* **Supplied material**:

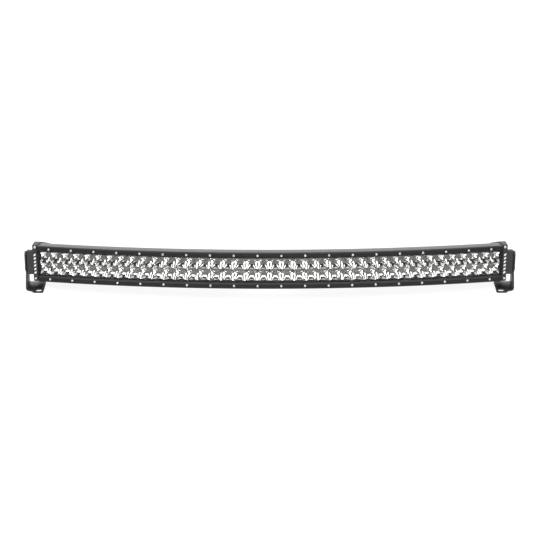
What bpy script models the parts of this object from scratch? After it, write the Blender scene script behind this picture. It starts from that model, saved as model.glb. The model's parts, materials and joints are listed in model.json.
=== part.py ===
"""Curved double-row LED light bar on two tilting end brackets.

Frame: metres, +Z up, +X to the viewer's right, the light shines towards -Y. The undersides of the
two bracket feet are at z = 0, and the bar is tilted up by REST_TILT from level.

Bar frame: the light bar is drawn level, with its origin in the middle of the bezel's front face.
It bends about a vertical axis BEND_R behind that point. A place on it is given as an arc length
along the front face (s, + to the right), a depth behind the front face (d) and a height (z).
"""
import math

import bmesh
import bpy
from mathutils import Matrix, Vector

MM = 0.001
GAP = 0.3 * MM  # running gap between pieces that touch

# --- driving dimensions -------------------------------------------------------------------------
BEND_R = 2410 * MM          # radius of the front face, seen from above
BAR_HEIGHT = 81.2 * MM      # bezel face, bottom to top
CELL_PITCH = 25.4 * MM      # between LED cells, along both rows and between the rows
COLUMNS = 40                # LED cells in each row
MODULE_COLUMNS = 2          # cell columns in one reflector module
BAR_DEPTH = 80 * MM         # front face to the tips of the middle fins
REST_TILT = math.radians(14)
TILT_DOWN = math.radians(-15)   # the lock slot's ends, from level
TILT_UP = math.radians(25)

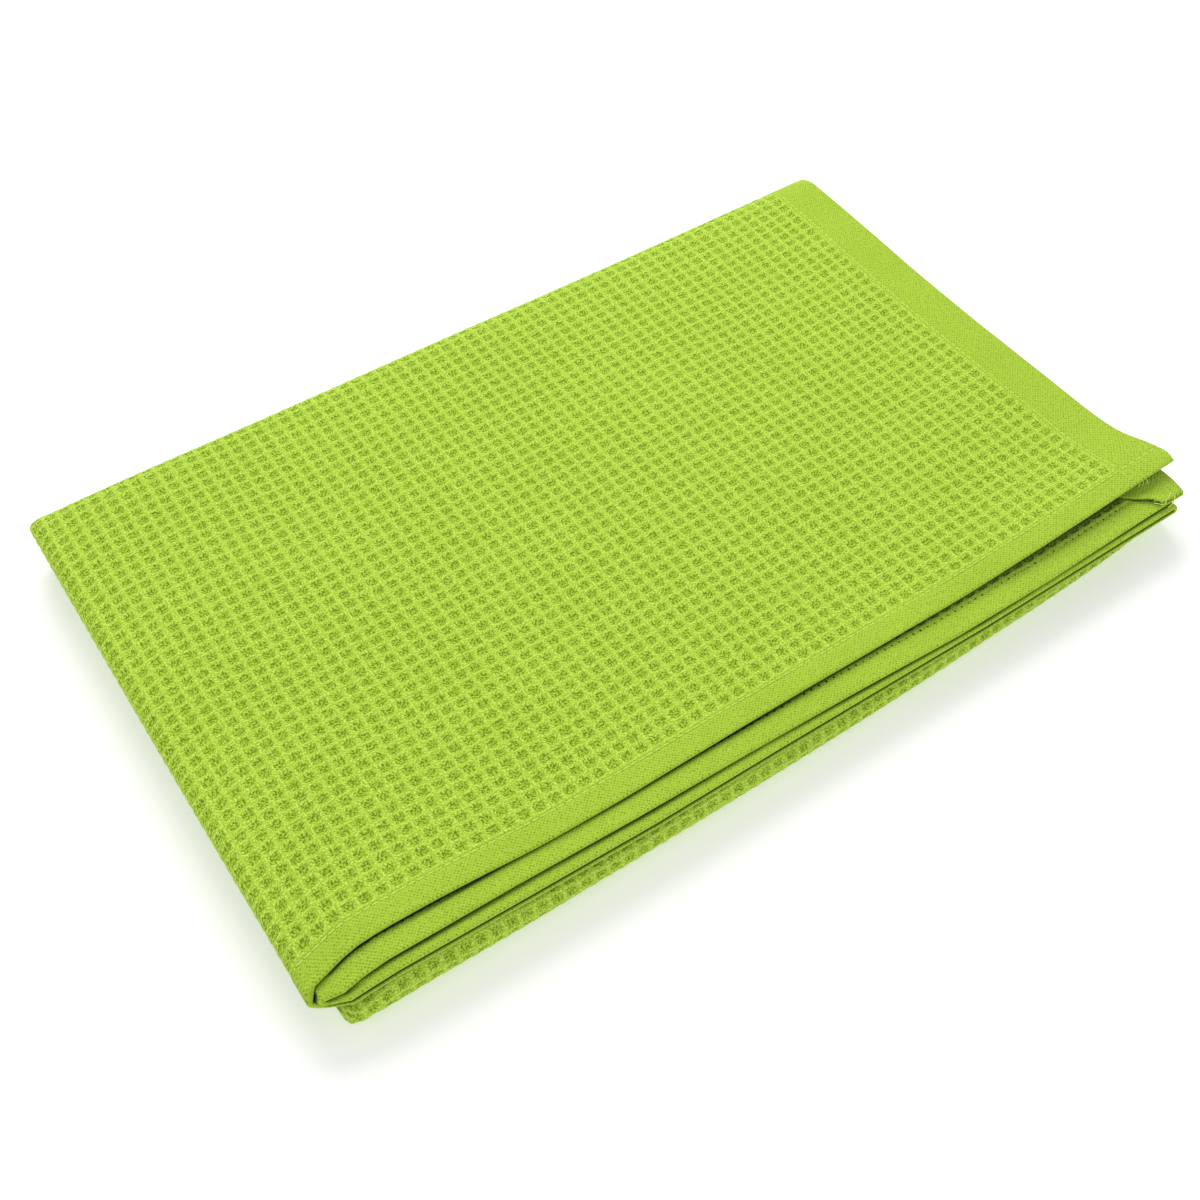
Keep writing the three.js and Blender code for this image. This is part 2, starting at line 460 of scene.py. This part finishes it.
def drifted(u, v):
    # Lets the rows of cells wander a little inside the hems
    inside = min(u, v, flatLength - u, flatWidth - v)
    reach = settled["drift"] * smooth(0, settled["driftInset"], inside)
    place = Vector((u, v, 0)) / settled["driftAcross"]
    away = noise.noise_vector(place)
    return u + reach * away.x, v + reach * away.y


def softRise(u, v):
    # The top layer isn't quite flat
    top = 1 - smooth(-settled["softInset"], 0, u - clothLength[0]["length"])
    top *= 1 - smooth(*settled["softFade"], v)
    place = Vector((u, v, 7)) / settled["softnessAcross"]
    return settled["softness"] * top * noise.noise(place)


# How the shade on covered cloth fades: in from an end hem, from a side hem and from the edge
# of the layer above, along the outer fold, and round the front fold and the turns at the left
cover = {
    "end": (0.3, 2.5),
    "side": (0.2, 2),
    "edge": (-1, 0.7),
    "outerFold": 5,
    "frontFold": (0.55, 0.95),
    "frontFoldShade": 0.45,
    "turn": (0, 0.5),
    "flat": 0.01,
}


def shadeAt(u, v, side, column):
    # 1 where a layer lies under another one, out of the light, and 0 in the open
    at, level, across, along, up = column
    fromEnd = smooth(*cover["end"], min(u, flatLength - u))
    fromSide = smooth(*cover["side"], v)
    if v > across[0]["length"]:
        beforeFold = sum(part["length"] for part in across[:3])
        share = (v - beforeFold) / across[3]["length"]
        shade = cover["frontFoldShade"] * smooth(*cover["frontFold"], share)
        return shade * (1 - smooth(*cover["turn"], abs(up))) if side > 0 else fromEnd
    if abs(up) > cover["flat"]:
        return 0 if side > 0 else fromSide
    if side * along > 0:
        return fromSide * fromEnd * smooth(stackHalf, stackHalf + cover["outerFold"], at)
    if level > topLevel - 0.5:
        return 0
    inside = v - frontEdgeAt(level, at) + frontEdgeAt(level + 1, at)
    return smooth(*cover["edge"], inside)


def thinned(steps, keep):
    return [step for k, step in enumerate(steps) if keep(k) or step == steps[-1]]


def backSteps(along, across):
    # The steps that the back of the cloth keeps
    perCell = detail["cellSteps"]
    ends = len(detail["endSteps"])
    cells = ends + perCell * detail["cellsAlong"]
    sides = len(detail["sideSteps"])
    topRows = sides + perCell * detail["topCells"]
    backFold = sides + perCell * detail["backFoldCell"]

    def keepAlong(k):
        return k < ends or k >= cells or (k - ends) % perCell == 0

    def keepAcross(k):
        every = perCell if k < backFold else perCell // 2
        return k < sides or k >= topRows or (k - sides) % every == 0

    return thinned(along, keepAlong), thinned(across, keepAcross)


def flatCloth():
    # Both sides of the flat cloth, joined at the rim, with its cells counted in the UV map
    along = stepsAlong()
    across = stepsAcross()
    bm = bmesh.new()
    flatGrid(bm, along, across, 1)
    flatGrid(bm, *backSteps(along, across), -1)
    joinRim(bm, [(0, 0), (0, flatLength), (1, 0), (1, flatWidth)])
    bmesh.ops.recalc_face_normals(bm, faces=bm.faces)
    bmesh.ops.triangulate(bm, faces=[f for f in bm.faces if len(f.verts) > 4])
    uv = bm.loops.layers.uv.new("cloth")
    for face in bm.faces:
        for loop in face.loops:
            loop[uv].uv = cellPlace(loop.vert.co.x, loop.vert.co.y)
        face.smooth = True
    return bm


def clothMesh():
    bm = flatCloth()
    modelled = bm.verts.layers.float.new("modelled")
    wrongSide = bm.verts.layers.float.new("wrongSide")
    shade = bm.verts.layers.float.new("shade")
    columns = {}
    for vert in bm.verts:
        u, v, side = vert.co
        if u not in columns:
            columns[u] = columnAt(u)
        deep = cellRelief(u, v) if side > 0 else 0
        thick = half * edgeRound(u, v) - weave["depth"] * deep - stitchDip(u, v)
        vert[modelled] = 1 if side > 0 and inModelledCells(u, v) else 0
        vert[wrongSide] = 0 if side > 0 else 1
        vert[shade] = shadeAt(u, v, side, columns[u])
        vert.co = foldCloth(*drifted(u, v), side * thick + softRise(u, v), columns[u])
    # Folding turns the flat cloth's left and right about
    bmesh.ops.reverse_faces(bm, faces=bm.faces)
    return meshFrom(bm, "towelCloth")


def meshFrom(bm, name):
    mesh = bpy.data.meshes.new(name)
    bm.to_mesh(mesh)
    bm.free()
    return mesh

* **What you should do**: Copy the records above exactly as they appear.

* **Answer to this exercise**:
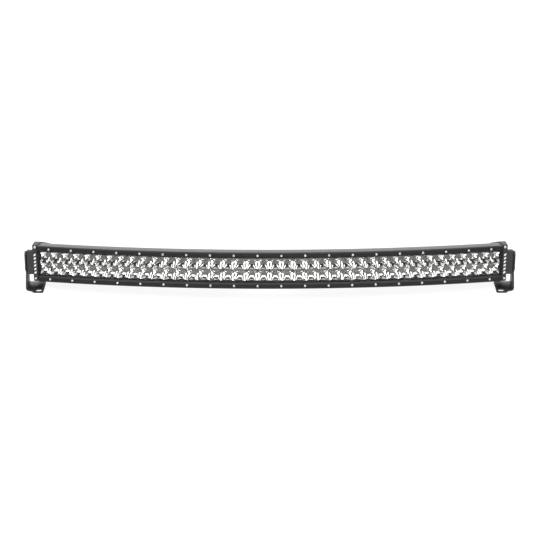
What bpy script models the parts of this object from scratch? After it, write the Blender scene script behind this picture. It starts from that model, saved as model.glb. The model's parts, materials and joints are listed in model.json.
=== part.py ===
"""Curved double-row LED light bar on two tilting end brackets.

Frame: metres, +Z up, +X to the viewer's right, the light shines towards -Y. The undersides of the
two bracket feet are at z = 0, and the bar is tilted up by REST_TILT from level.

Bar frame: the light bar is drawn level, with its origin in the middle of the bezel's front face.
It bends about a vertical axis BEND_R behind that point. A place on it is given as an arc length
along the front face (s, + to the right), a depth behind the front face (d) and a height (z).
"""
import math

import bmesh
import bpy
from mathutils import Matrix, Vector

MM = 0.001
GAP = 0.3 * MM  # running gap between pieces that touch

# --- driving dimensions -------------------------------------------------------------------------
BEND_R = 2410 * MM          # radius of the front face, seen from above
BAR_HEIGHT = 81.2 * MM      # bezel face, bottom to top
CELL_PITCH = 25.4 * MM      # between LED cells, along both rows and between the rows
COLUMNS = 40                # LED cells in each row
MODULE_COLUMNS = 2          # cell columns in one reflector module
BAR_DEPTH = 80 * MM         # front face to the tips of the middle fins
REST_TILT = math.radians(14)
TILT_DOWN = math.radians(-15)   # the lock slot's ends, from level
TILT_UP = math.radians(25)

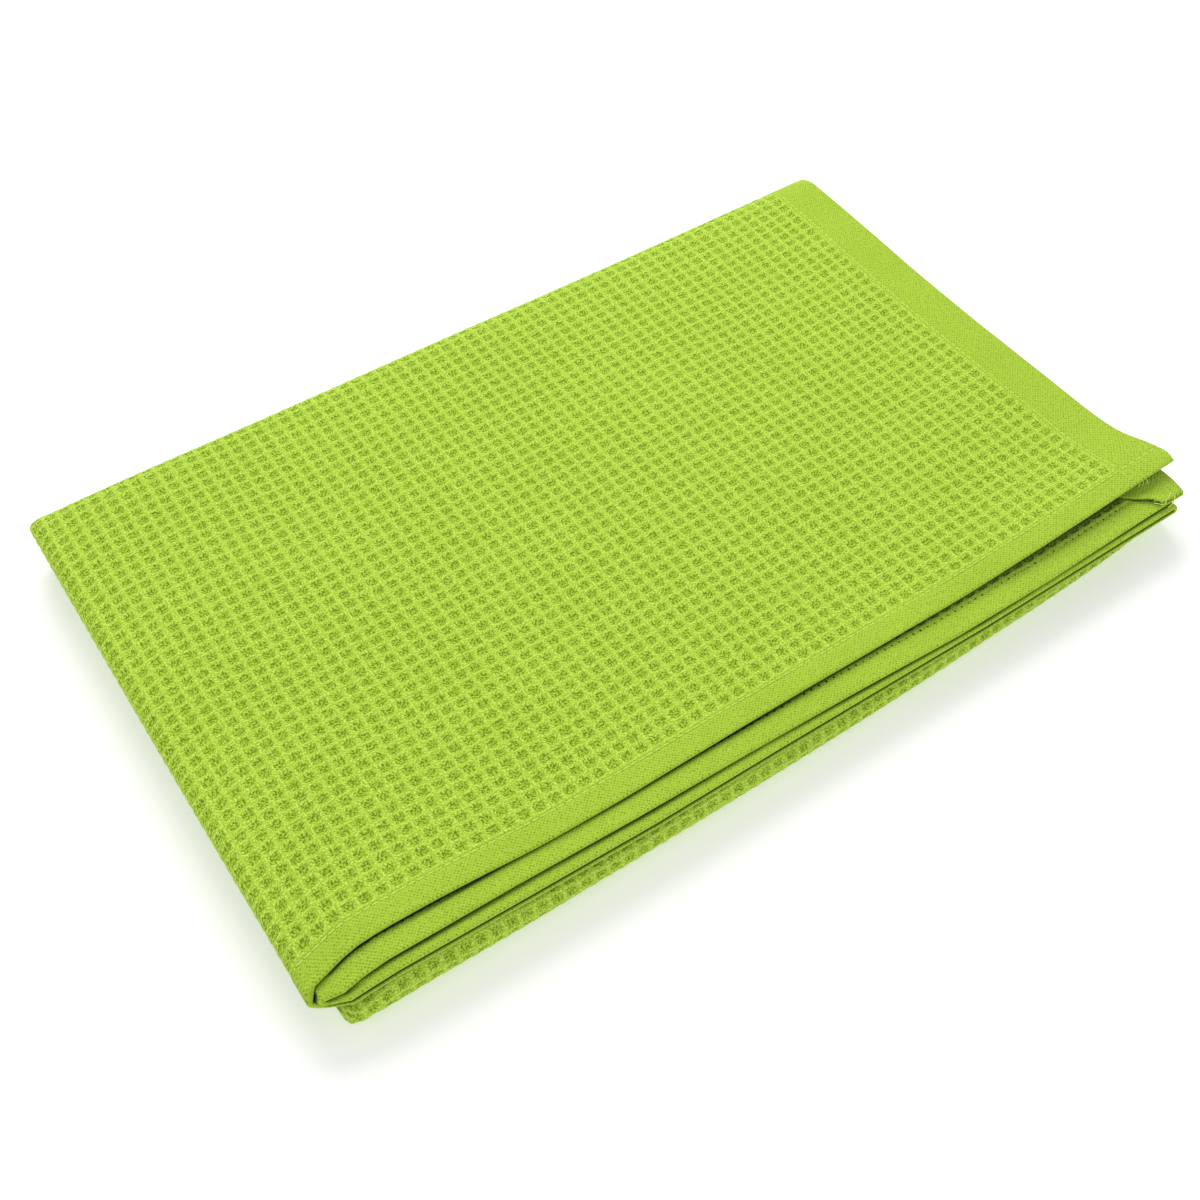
Keep writing the three.js and Blender code for this image. This is part 2, starting at line 460 of scene.py. This part finishes it.
def drifted(u, v):
    # Lets the rows of cells wander a little inside the hems
    inside = min(u, v, flatLength - u, flatWidth - v)
    reach = settled["drift"] * smooth(0, settled["driftInset"], inside)
    place = Vector((u, v, 0)) / settled["driftAcross"]
    away = noise.noise_vector(place)
    return u + reach * away.x, v + reach * away.y


def softRise(u, v):
    # The top layer isn't quite flat
    top = 1 - smooth(-settled["softInset"], 0, u - clothLength[0]["length"])
    top *= 1 - smooth(*settled["softFade"], v)
    place = Vector((u, v, 7)) / settled["softnessAcross"]
    return settled["softness"] * top * noise.noise(place)


# How the shade on covered cloth fades: in from an end hem, from a side hem and from the edge
# of the layer above, along the outer fold, and round the front fold and the turns at the left
cover = {
    "end": (0.3, 2.5),
    "side": (0.2, 2),
    "edge": (-1, 0.7),
    "outerFold": 5,
    "frontFold": (0.55, 0.95),
    "frontFoldShade": 0.45,
    "turn": (0, 0.5),
    "flat": 0.01,
}


def shadeAt(u, v, side, column):
    # 1 where a layer lies under another one, out of the light, and 0 in the open
    at, level, across, along, up = column
    fromEnd = smooth(*cover["end"], min(u, flatLength - u))
    fromSide = smooth(*cover["side"], v)
    if v > across[0]["length"]:
        beforeFold = sum(part["length"] for part in across[:3])
        share = (v - beforeFold) / across[3]["length"]
        shade = cover["frontFoldShade"] * smooth(*cover["frontFold"], share)
        return shade * (1 - smooth(*cover["turn"], abs(up))) if side > 0 else fromEnd
    if abs(up) > cover["flat"]:
        return 0 if side > 0 else fromSide
    if side * along > 0:
        return fromSide * fromEnd * smooth(stackHalf, stackHalf + cover["outerFold"], at)
    if level > topLevel - 0.5:
        return 0
    inside = v - frontEdgeAt(level, at) + frontEdgeAt(level + 1, at)
    return smooth(*cover["edge"], inside)


def thinned(steps, keep):
    return [step for k, step in enumerate(steps) if keep(k) or step == steps[-1]]


def backSteps(along, across):
    # The steps that the back of the cloth keeps
    perCell = detail["cellSteps"]
    ends = len(detail["endSteps"])
    cells = ends + perCell * detail["cellsAlong"]
    sides = len(detail["sideSteps"])
    topRows = sides + perCell * detail["topCells"]
    backFold = sides + perCell * detail["backFoldCell"]

    def keepAlong(k):
        return k < ends or k >= cells or (k - ends) % perCell == 0

    def keepAcross(k):
        every = perCell if k < backFold else perCell // 2
        return k < sides or k >= topRows or (k - sides) % every == 0

    return thinned(along, keepAlong), thinned(across, keepAcross)


def flatCloth():
    # Both sides of the flat cloth, joined at the rim, with its cells counted in the UV map
    along = stepsAlong()
    across = stepsAcross()
    bm = bmesh.new()
    flatGrid(bm, along, across, 1)
    flatGrid(bm, *backSteps(along, across), -1)
    joinRim(bm, [(0, 0), (0, flatLength), (1, 0), (1, flatWidth)])
    bmesh.ops.recalc_face_normals(bm, faces=bm.faces)
    bmesh.ops.triangulate(bm, faces=[f for f in bm.faces if len(f.verts) > 4])
    uv = bm.loops.layers.uv.new("cloth")
    for face in bm.faces:
        for loop in face.loops:
            loop[uv].uv = cellPlace(loop.vert.co.x, loop.vert.co.y)
        face.smooth = True
    return bm


def clothMesh():
    bm = flatCloth()
    modelled = bm.verts.layers.float.new("modelled")
    wrongSide = bm.verts.layers.float.new("wrongSide")
    shade = bm.verts.layers.float.new("shade")
    columns = {}
    for vert in bm.verts:
        u, v, side = vert.co
        if u not in columns:
            columns[u] = columnAt(u)
        deep = cellRelief(u, v) if side > 0 else 0
        thick = half * edgeRound(u, v) - weave["depth"] * deep - stitchDip(u, v)
        vert[modelled] = 1 if side > 0 and inModelledCells(u, v) else 0
        vert[wrongSide] = 0 if side > 0 else 1
        vert[shade] = shadeAt(u, v, side, columns[u])
        vert.co = foldCloth(*drifted(u, v), side * thick + softRise(u, v), columns[u])
    # Folding turns the flat cloth's left and right about
    bmesh.ops.reverse_faces(bm, faces=bm.faces)
    return meshFrom(bm, "towelCloth")


def meshFrom(bm, name):
    mesh = bpy.data.meshes.new(name)
    bm.to_mesh(mesh)
    bm.free()
    return mesh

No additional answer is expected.